While the transaction includes stock issuance, Harralson said the company plans to repurchase the $50 million in issued shares by year-end. As structured, management expects the deal to be $0.09 accretive to earnings in 2027, and $0.12 accretive with the planned buybacks.

In response to analyst questions, Harton said the bank would not be constrained from pursuing additional acquisitions during the Peach State integration given the transaction’s size and United’s regulatory and M&A track record. He also said United typically targets deals in the 10% to 15% size range, though the company would also be interested in larger targets if available.

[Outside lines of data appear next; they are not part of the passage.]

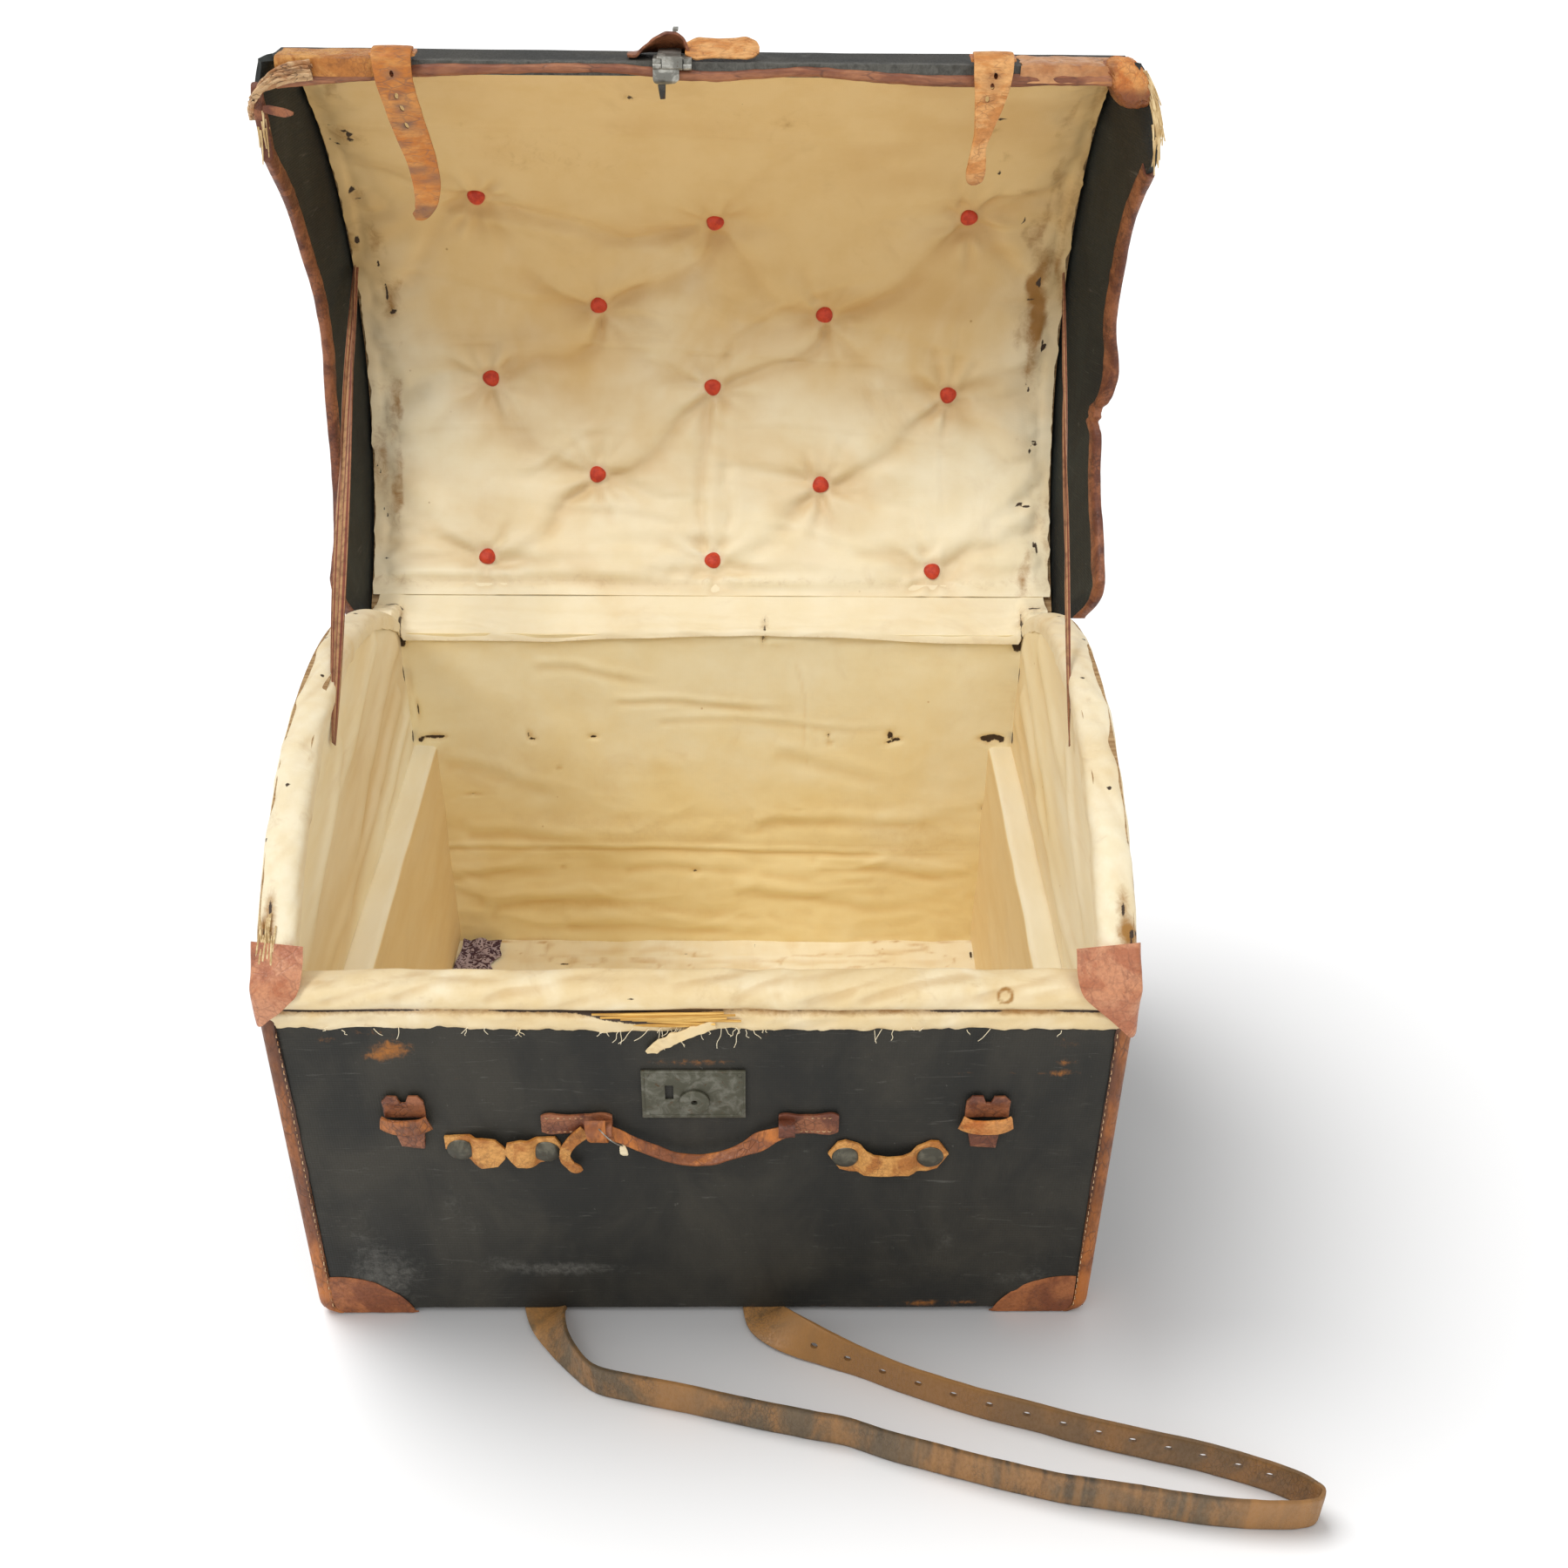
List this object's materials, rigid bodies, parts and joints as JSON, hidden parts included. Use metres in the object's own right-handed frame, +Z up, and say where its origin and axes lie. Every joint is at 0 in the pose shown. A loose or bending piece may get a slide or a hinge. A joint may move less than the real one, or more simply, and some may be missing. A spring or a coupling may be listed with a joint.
{
  "type": "dome top trunk",
  "caption": "Dome top travelling trunk, lid open: waxed canvas over a cane core, glazed lining with tufting buttons, leather edges, hasp lock, carrying handle and a loose girth strap.",
  "frame": {"origin": "on the ground under the middle of the trunk's body", "axes": "+X to the trunk's right, +Y to its back and hinges, +Z up"},
  "size_m": [0.7738, 0.7815, 0.8721],
  "materials": {
    "wood": "sawn",
    "cane": "woven cane, hidden under canvas and lining",
    "canvas": "waxed canvas, worn",
    "lining": "glazed cotton over wadding",
    "tape": "woven cotton tape",
    "button": "cloth-covered",
    "leather": "worn, stitched",
    "strap_leather": "dry, creased",
    "lock_metal": "tarnished",
    "iron": "plain"
  },
  "bodies": {
    "trunk": {"back_core": "cane", "base_runners": "wood", "belt_loop_left": "leather", "belt_loop_right": "leather", "belt_loop_rivets": "lock_metal", "bottom_corner_patches": "leather", "canvas_base": "canvas", "canvas_cover": "canvas", "chape_left": "leather", "chape_right": "leather", "corner_bindings_back": "leather", "corner_bindings_front": "leather", "floor_board": "wood", "front_core": "cane", "handle_tabs": "leather", "hinge_body_leaves": "iron", "hinge_gusset": "lining", "hinge_pins": "iron", "keeper_left": "leather", "keeper_right": "leather", "keyhole_boss": "lock_metal", "ledge_board_left": "wood", "ledge_board_right": "wood", "left_end_core": "cane", "lining_back": "lining", "lining_floor": "lining", "lining_front": "lining", "lining_left": "lining", "lining_right": "lining", "lock_case": "iron", "lock_plate": "lock_metal", "long_strap": "strap_leather", "right_end_core": "cane", "rim_front": "lining", "rim_left": "lining", "rim_right": "lining", "stay_left": "tape", "stay_right": "tape", "top_corner_patches": "leather"},
    "lid": {"lid_core": "cane", "lid_canvas": "canvas", "lid_lining": "lining", "lid_buttons": "button", "lid_skirt_left": "canvas", "lid_skirt_right": "canvas", "lid_binding_left": "leather", "lid_binding_right": "leather", "lid_binding_front": "leather", "lid_corner_caps": "leather", "lid_tab_anchors": "leather", "hasp_plate": "lock_metal", "hasp_pin": "iron", "hasp_leather": "leather", "hasp_flap": "leather", "hinge_lid_leaves": "iron"},
    "lid_tab_left": {"lid_tab_left": "strap_leather"},
    "lid_tab_right": {"lid_tab_right": "strap_leather"},
    "hasp": {"hasp_tongue": "lock_metal"},
    "handle": {"handle_strap": "leather"},
    "lock_bolt": {"lock_bolt": "iron"}
  },
  "joints": [
    {"name": "lid_hinge", "type": "hinge", "parent": "trunk", "child": "lid", "pos_m": [0, 0.24, 0.372], "axis": [1, 0, 0], "range_deg": [0, 90.5], "deforming": ["hinge_gusset", "stay_left", "stay_right"]},
    {"name": "lid_tab_left_hang", "type": "hinge", "parent": "lid", "child": "lid_tab_left", "pos_m": [0, 0.18276, 0.86052], "axis": [1, 0, 0], "range_deg": [-90.5, 0]},
    {"name": "lid_tab_right_hang", "type": "hinge", "parent": "lid", "child": "lid_tab_right", "pos_m": [0, 0.18276, 0.86052], "axis": [1, 0, 0], "range_deg": [-90.5, 0]},
    {"name": "hasp_hinge", "type": "hinge", "parent": "lid", "child": "hasp", "pos_m": [0, 0.18171, 0.85503], "axis": [1, 0, 0], "range_deg": [0, 180], "deforming": ["hasp_leather"]},
    {"name": "handle_swing", "type": "hinge", "parent": "trunk", "child": "handle", "pos_m": [0, -0.239, 0.212], "axis": [-1, 0, 0], "range_deg": [0, 100]},
    {"name": "lock_bolt_slide", "type": "slide", "parent": "trunk", "child": "lock_bolt", "axis": [-1, 0, 0], "range_m": [0, 0.0032]}
  ],
  "couplings": [
    {"joint": "lid_tab_left_hang", "follows": "lid_hinge", "ratio": -1},
    {"joint": "lid_tab_right_hang", "follows": "lid_hinge", "ratio": -1}
  ]
}
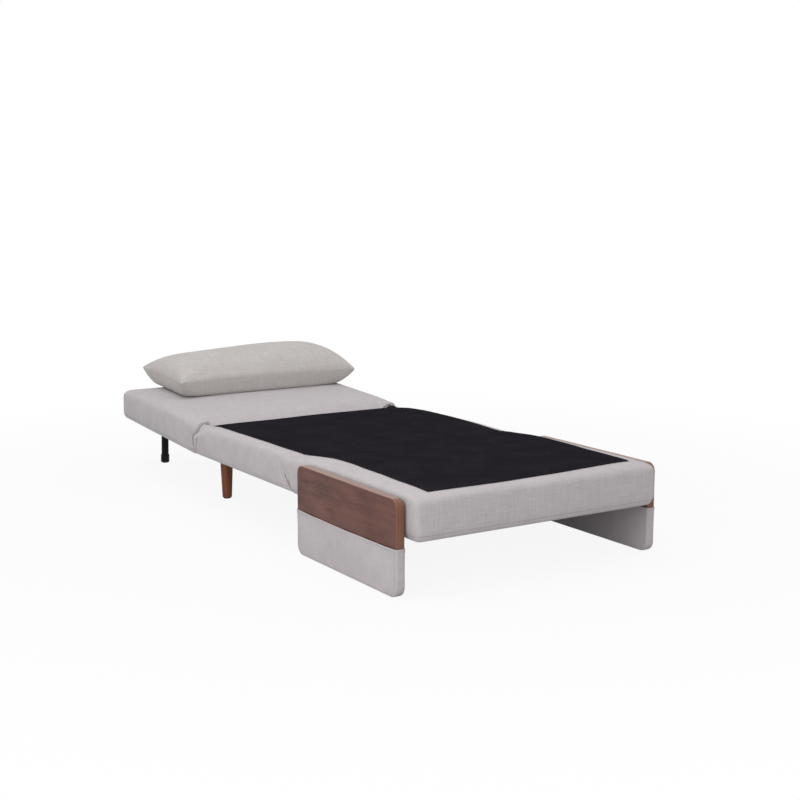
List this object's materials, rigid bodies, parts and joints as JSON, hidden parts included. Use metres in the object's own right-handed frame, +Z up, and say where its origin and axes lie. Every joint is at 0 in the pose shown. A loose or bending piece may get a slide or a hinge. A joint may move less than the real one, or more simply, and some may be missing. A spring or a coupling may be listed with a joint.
{
  "type": "convertible chair bed",
  "caption": "Single chair bed opened flat, with pale grey cushions, walnut arm boards that serve as legs, a folding head section on a black tube leg and a loose pillow.",
  "frame": {"origin": "centre of the bounding box's footprint, on the floor", "axes": "+Y runs along the bed to the head end, +X is the width, +Z is up"},
  "size_m": [0.833, 1.9489, 0.4258],
  "materials": {
    "section_fabric": "light warm grey linen weave",
    "pillow_fabric": "light warm grey linen weave",
    "black_cloth": "black non-woven cloth",
    "foam": "open cell foam",
    "pillow_fibre": "loose polyester fibre",
    "webbing": "woven elastic webbing",
    "frame_timber": "planed softwood",
    "board_plywood": "walnut stained plywood, satin",
    "leg_timber": "walnut stained hardwood, satin",
    "spring_steel": "oiled spring wire",
    "plated_steel": "zinc plated",
    "black_tube": "black powder coat",
    "black_plastic": "moulded black plastic"
  },
  "bodies": {
    "base": {"base_frame": "frame_timber", "base_webbing": "webbing", "base_foam": "foam", "base_cover": "section_fabric", "base_dust_cover": "black_cloth", "base_sleep_panel": "black_cloth", "leg_front_left": "leg_timber", "leg_front_right": "leg_timber", "leg_rear_left": "leg_timber", "leg_rear_right": "leg_timber", "leg_bolts": "plated_steel", "leg_glides": "black_plastic", "fold_strap_base_left": "plated_steel", "fold_strap_base_right": "plated_steel", "fold_rivets": "plated_steel", "ratchet_plate_left": "plated_steel", "ratchet_plate_right": "plated_steel", "ratchet_pawls": "plated_steel", "recline_rivets": "plated_steel", "base_hinge_screws": "plated_steel"},
    "foot": {"foot_frame": "frame_timber", "foot_springs": "spring_steel", "foot_spring_clips": "spring_steel", "foot_seat_foam": "foam", "foot_top_pad": "foam", "foot_cover": "section_fabric", "foot_sleep_panel": "black_cloth", "fold_strap_foot_left": "plated_steel", "fold_strap_foot_right": "plated_steel", "arm_board_left": "board_plywood", "arm_board_right": "board_plywood", "arm_sleeve_left": "section_fabric", "arm_sleeve_right": "section_fabric", "arm_spacers": "plated_steel", "arm_bolts": "plated_steel", "arm_inserts": "plated_steel", "foot_hinge_screws": "plated_steel"},
    "head": {"head_frame": "frame_timber", "head_webbing": "webbing", "head_foam": "foam", "head_cover": "section_fabric", "ratchet_arm_left": "plated_steel", "ratchet_arm_right": "plated_steel", "head_leg_clamps": "black_tube", "head_clamp_screws": "plated_steel", "head_hinge_screws": "plated_steel"},
    "head_leg": {"head_leg_tube": "black_tube", "head_leg_feet": "black_plastic"},
    "pillow": {"pillow_cover": "pillow_fabric", "pillow_filling": "pillow_fibre"}
  },
  "joints": [
    {"name": "fold", "type": "hinge", "parent": "base", "child": "foot", "pos_m": [0, -0.33355, 0.249], "axis": [-1, 0, 0], "range_deg": [0, 180]},
    {"name": "recline", "type": "hinge", "parent": "base", "child": "head", "pos_m": [0, 0.31745, 0.239], "axis": [1, 0, 0], "range_deg": [0, 72]},
    {"name": "head_leg_fold", "type": "hinge", "parent": "head", "child": "head_leg", "pos_m": [0, 0.89343, 0.15893], "axis": [-1, 0, 0], "range_deg": [0, 88]},
    {"name": "pillow_lift", "type": "slide", "parent": "head", "child": "pillow", "axis": [0, -0.0523, 0.9986], "range_m": [0, 0.25]}
  ]
}
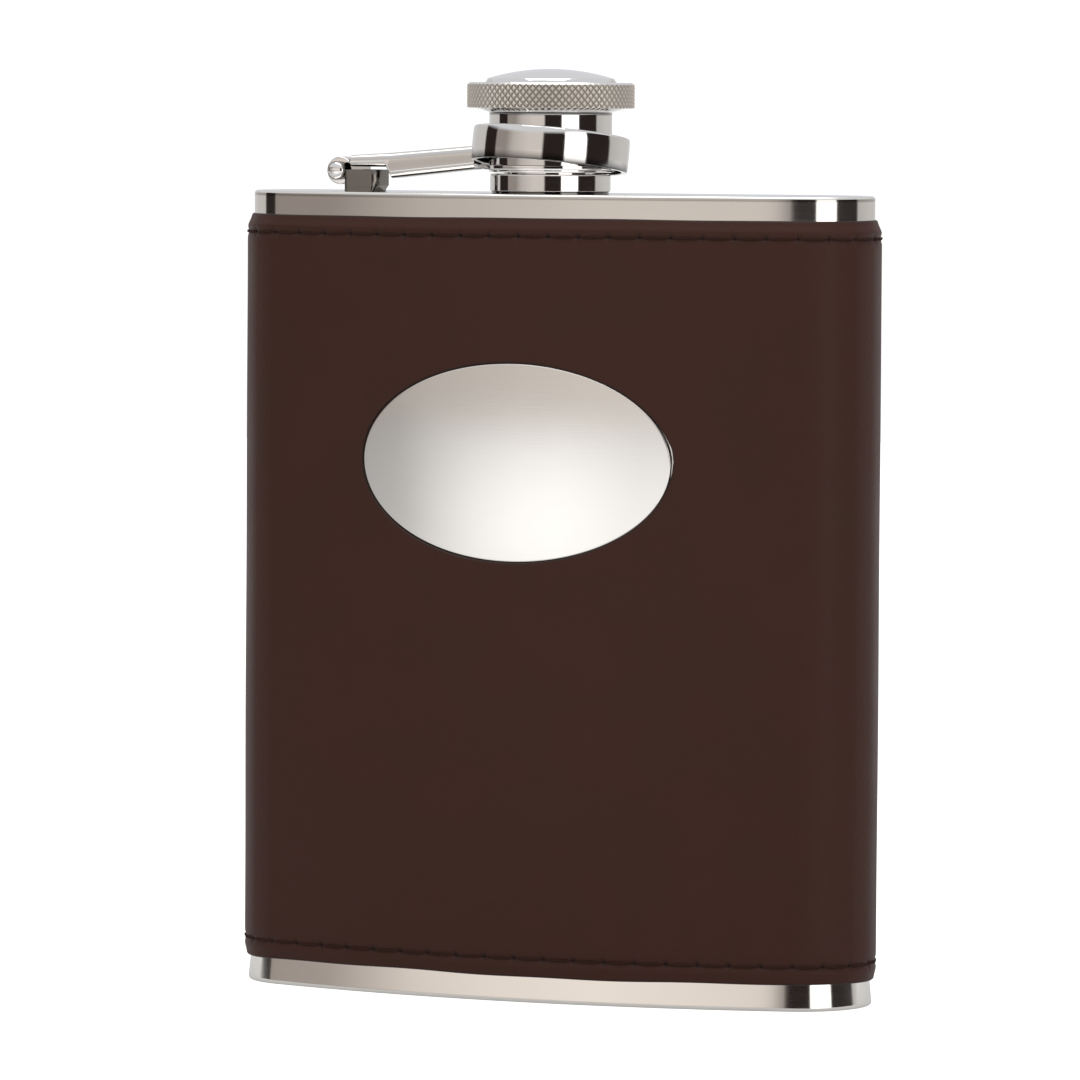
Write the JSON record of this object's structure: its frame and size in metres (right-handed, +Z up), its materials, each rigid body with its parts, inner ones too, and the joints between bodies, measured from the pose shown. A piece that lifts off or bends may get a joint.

On funding and deposit strategy, Harralson said the company does not require acquisitions to have “excess deposits,” though he noted Peach State’s low loan-to-deposit ratio was attractive because United can “put those deposits to work.” Harton added that on the lending side, the bank is requiring a depository relationship with loans and expects new hires’ clients to bring over deposits early in the relationship.

About United Community Banks NYSE: UCB

United Community Banks, Inc NYSE: UCB is a bank holding company headquartered in Blairsville, Georgia. It operates primarily through its subsidiary, United Community Bank, providing a broad range of banking and financial services to individual, business and governmental customers. The company's core offerings include deposit accounts, commercial and consumer lending, mortgage origination, treasury and cash management services, and wealth management.

In addition to traditional banking products such as checking, savings and money market accounts, United Community Bank specializes in commercial real estate financing, small business administration (SBA) loans, equipment financing and agricultural lending.